After Japan’s surrender in 1945, the family settled in Seoul. Both children died young, and Kim’s husband died during the Korean War.
Kim took odd jobs around South Korea and later worked as a housemaid in Seoul. She never remarried.
By 1987, Kim was living in a slum, subsisting on welfare handouts and working temporary jobs like sweeping parks. In 1991, she heard news that the Japanese government denied having recruited comfort women, and she contacted a women’s rights group.
At the time, in a culture in which female victims of sexual violence were expected to live in shame and silence rather than seek redress, most former comfort women concealed their past.
“I wanted to protest to the Japanese people, ‘You say nothing like that happened, but I survived all that and am living evidence that it did,’” she said in 1991.
Since 2018, South Korea has celebrated Aug. 14 — the day Kim made her first testimony — as a national memorial day for former comfort women.

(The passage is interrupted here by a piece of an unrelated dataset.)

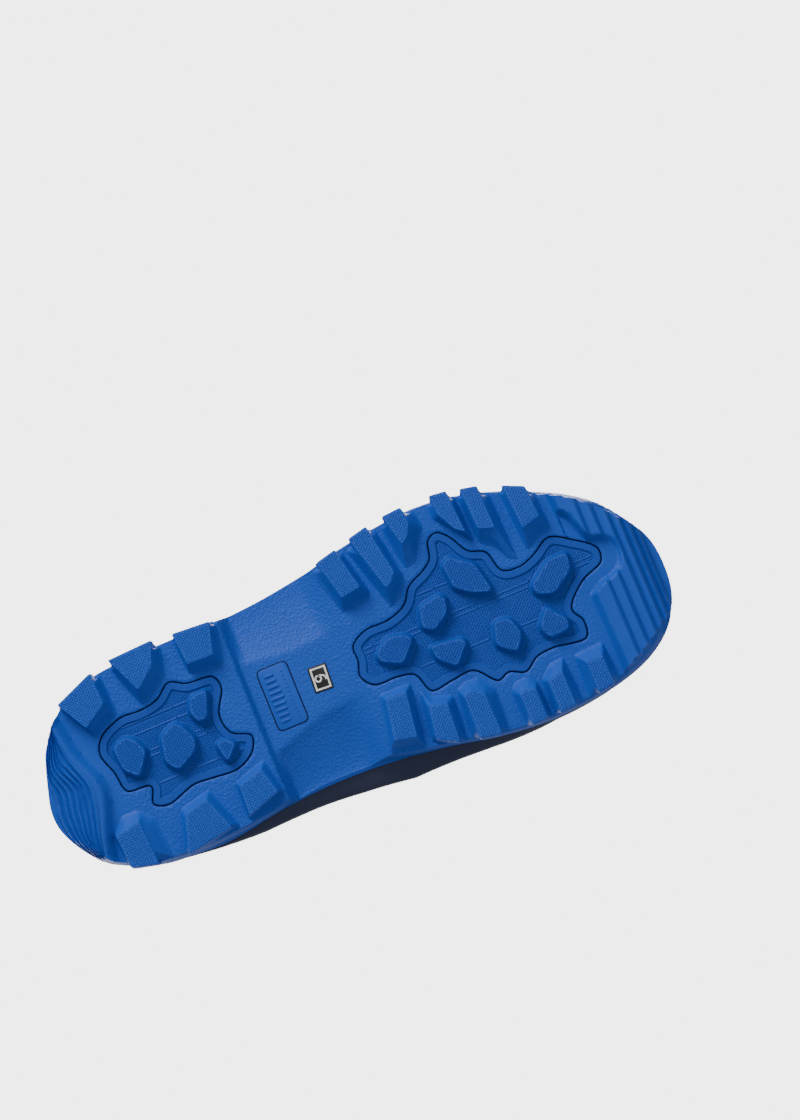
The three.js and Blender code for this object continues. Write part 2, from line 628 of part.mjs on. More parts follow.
function makeLining() {
  return geometryOf(wall(-LINING_OUT, -LINING_IN, LINING_FOOT));
}

function makeStiffener(stiffener) {
  const layer = wall(-THIN_SHELL - GAP, -THIN_SHELL - GAP - STIFFENER_THICK, UPPER_FOOT);
  return geometryOf(layer.intersect(stiffenerPatch(stiffener, 0)));
}

// Binding that folds over the top edge of the upper and the lining.
function makeBinding() {
  const depth = 7;
  const frame = (u) => {
    const top = skin(u, 1);
    const below = skin(u, WALL_ROWS[WALL_ROWS.length - 2]);
    const down = below.clone().sub(top).normalize();
    const side = skin(u + 0.002, 1).sub(skin(u - 0.002, 1)).normalize();
    return { top, down, out: side.cross(down.clone().negate()).normalize() };
  };
  const place = (offset, fall) => ringAround((u) => {
    const { top, down, out } = frame(u);
    return top.clone().addScaledVector(out, offset).addScaledVector(down, fall);
  });
  const slack = 0.6;
  const inSide = -LINING_IN - slack;
  const section = [
    [slack, depth], [1.8, depth], [1.8, -0.9], [0.6, -2.1], [inSide - 0.4, -2.1], [inSide - 1.2, -1],
    [inSide - 1.2, depth], [inSide, depth], [inSide, -slack], [slack, -slack],
  ];
  return loft(section.map(([offset, fall]) => place(offset, fall)), true);
}

// ---- Rand and heel cup --------------------------------------------------------------------
// Height of the black rand's upper edge: a low side band that rises over the toe.
function randTop(u) {
  const toe = 1 - smooth(fromToe(u), 0.01, 0.16);
  return mix(47, 70.5, toe) - 6 * smooth(fromToe(u), 0.2, 0.33);
}

function heelCupTop(u) {
  return mix(64, 40, smooth(0.5 - fromToe(u), 0.02, 0.2));
}

const trimLayer = wall(RAND_OUT, GAP, TRIM_FOOT);

function makeHeelCup() {
  const [first, last] = HEEL_CUP_STATIONS;
  return geometryOf(trimLayer.intersect(patch(first, last, () => TRIM_FOOT - 1, heelCupTop)));
}

// The rand stops a gap short of the heel cup, at upright ends.
function makeRand() {
  const [first, last] = [HEEL_CUP_STATIONS[1], AROUND + HEEL_CUP_STATIONS[0]];
  const middle = AROUND / 2;
  const half = (from, to) => patch(from, to, () => TRIM_FOOT - 1, randTop);
  const body = trimLayer.intersect(half(first, middle).add(half(middle, last)));
  const endAt = (i) => skin(station(i), 0).y;
  const cutLine = Math.min(endAt(first), endAt(last)) - 2 * GAP;
  const heelEnd = block([
    [MID_ALONG - cutLine, -90], [MID_ALONG - cutLine, 90], [-90, 90], [-90, -90],
  ], 0, 90);
  return geometryOf(body.subtract(solid(heelEnd)));
}

// ---- Assembly -----------------------------------------------------------------------------
const clog = new THREE.Group();

function addPiece(name, geometry, colour, roughness, metalness = 0) {
  const material = new THREE.MeshStandardMaterial({ color: colour, roughness, metalness });
  const mesh = new THREE.Mesh(geometry, material);
  mesh.name = name;
  clog.add(mesh);
}

addPiece("outsole", makeOutsole(), COLOURS.blue, 0.55);
addPiece("forefoot_tread_insert", makeInsert(forefootCurve, FOREFOOT_PODS), COLOURS.blue, 0.6);
addPiece("heel_tread_insert", makeInsert(heelCurve, HEEL_PODS), COLOURS.blue, 0.6);
addPiece("arch_badge", roundedBlock(BADGE, 0, BADGE.z, WAIST_Z + TRIM_DEPTH), COLOURS.blue, 0.5);
addPiece("size_label", roundedBlock(LABEL, 0, LABEL.z, WAIST_Z + TRIM_DEPTH), COLOURS.label, 0.5);
addPiece("midsole", makeMidsole(), COLOURS.navy, 0.65);
addPiece("shank", makeShank(), COLOURS.steel, 0.35, 1);
addPiece("insole_board", makeBoard(), COLOURS.board, 0.9);
addPiece("footbed", makeFootbed(), COLOURS.foam, 0.9);
addPiece("footbed_cover", makeCover(), COLOURS.lining, 0.95);
addPiece("upper_shell", makeUpper(), COLOURS.olive, 0.4);
addPiece("lining", makeLining(), COLOURS.lining, 0.95);
addPiece("heel_counter", makeStiffener(STIFFENERS.heel), COLOURS.board, 0.85);
addPiece("toe_puff", makeStiffener(STIFFENERS.toe), COLOURS.board, 0.85);
addPiece("collar_binding", makeBinding(), COLOURS.olive, 0.45);
addPiece("toe_rand", makeRand(), COLOURS.black, 0.6);
addPiece("heel_cup", makeHeelCup(), COLOURS.navy, 0.65);

export default clog;
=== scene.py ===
# Looks of the rubber garden clog: every seen piece, its finish, the pale floor, the lamps and the camera.
# Shapes are worked out in millimetres. Plan points are (along, across): along runs from the heel to the
# toe, across is positive towards the inner side of the foot.
import math

import bmesh
import bpy
import numpy as np
from mathutils import Matrix, Vector
from mathutils.geometry import delaunay_2d_cdt


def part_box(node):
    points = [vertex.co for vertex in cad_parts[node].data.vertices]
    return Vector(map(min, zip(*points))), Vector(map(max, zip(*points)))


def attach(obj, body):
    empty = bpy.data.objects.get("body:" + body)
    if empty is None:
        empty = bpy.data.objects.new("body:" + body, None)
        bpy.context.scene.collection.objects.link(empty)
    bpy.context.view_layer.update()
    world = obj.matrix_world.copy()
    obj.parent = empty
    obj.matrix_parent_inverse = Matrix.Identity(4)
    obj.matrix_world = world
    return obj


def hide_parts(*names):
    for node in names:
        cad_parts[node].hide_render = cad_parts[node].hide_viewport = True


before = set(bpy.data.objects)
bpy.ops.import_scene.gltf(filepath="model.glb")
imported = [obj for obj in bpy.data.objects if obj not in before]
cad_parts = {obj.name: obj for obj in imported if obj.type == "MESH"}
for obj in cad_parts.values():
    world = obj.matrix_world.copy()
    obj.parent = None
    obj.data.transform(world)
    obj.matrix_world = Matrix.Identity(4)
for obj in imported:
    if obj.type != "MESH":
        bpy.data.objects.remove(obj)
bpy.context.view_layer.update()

# ---- Sizes shared with the moulds, mm ---------------------------------------------------------
MM = 0.001
sole_low = Vector(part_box("outsole")[0]) / MM
TOE_TIP_ALONG = 280.505
MID_ALONG = TOE_TIP_ALONG + sole_low.y  # plan point over the origin
MID_ACROSS = -3.982
GAP = 0.3
SEAM = 0.6  # width of the dark seam round each tread insert
SOLE_Z = 6.5  # underside of the sole between the lugs
PLATE_TOP = 16.0  # top of the blue sole's side
HEEL_TOP = 21.5
FLOOR_Z = 24.0  # inside floor of the midsole
BAND_TOP = 32.5
FEATHER_Z = 30.0
SIDE_WALL = 5.0
RAND_OUT = 2.1
SHELL = 3.4
LINING_OUT = 3.7
LINING_IN = 5.8
COLLAR_BACK, COLLAR_SIDE, COLLAR_FRONT = 103.0, 96.0, 126.0
COLLAR_MIDDLE = (82.0, 1.0)
COLLAR_HALF_LENGTH = 68.0
COLLAR_HALF_WIDTH = 32.0
CAP_MIDDLE = 2.0  # across position of the toe cap's middle
WAIST_Z = 10.0  # underside of the sole's waist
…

For the rest of her life, Kim campaigned tirelessly, demanding that the Japanese government take legal responsibility for sexual slavery and offer compensation. But she died with her wish unfulfilled.
In her last interview, with the online newspaper Newstapa, Kim said she was trying to live on — “to be 110 or 120, if I have to.”
“I wanted to speak out before I died because no one else would on my behalf,” she said. “I have no desire left other than to hear them say they are truly sorry.”